Q) Have you ever seen an example of another Christian or group of Christians continuing to serve God even when doing so didn’t seem to pay off for them? What effect did their witness have on you, and on others?
Q) Have you ever had a time when someone you know who identifies as a Christian has stopped serving God because things weren’t going their way? Have you ever done this? What effect do you think this has on our witness to our community?
Subversive Savior (3:24-26)
Q) Re-read 3:19-25. What, if anything, stands out to you about the specific way in which God rescued Shadrach, Meshach, and Abednego? What does this tell us about who God is?
Q) How might the realization that “the Lord is in the fire” of your trial with you fortify you to face a trial you’re currently going through? How might this truth reframe your expectations of what you expect God to do for you in this trial?
Q) How does this passage give us a foretaste of the greater deliverance that Jesus provides for us, and the way he provides it? How does this show Jesus to be unique, compelling, and worthy of worship?

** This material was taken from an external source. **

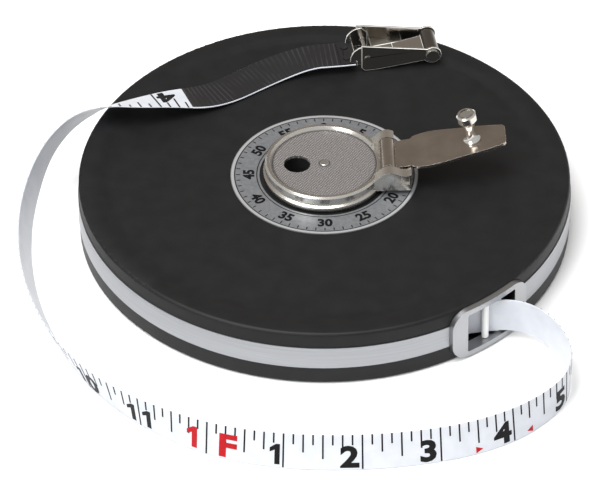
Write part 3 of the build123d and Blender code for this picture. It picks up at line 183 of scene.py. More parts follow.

Q) CASE STUDY: You’re talking to a friend who is not a Christian. They mention to you how a lot of religion seems to be motivated by self-interest. “I’ve asked a lot of Christians why they believe in Jesus,” she says, “And they usually say something along the lines of how Jesus helps them in their marriage, their work, their career, etc. Something about that doesn’t sit well with me—or at least it seems a little flimsy.” In light of this passage in Daniel 3, and this Sunday’s sermon, how might you gently have a conversation with them about this?
Additional Application Questions
Q) How else would you like to engage with God this week?
Q) How can you tangibly care for those in your community this week, both inside and
outside of the church?
Spend time praying for yourselves, our church community, the North Shore community, and our nation and world—particularly those most vulnerable.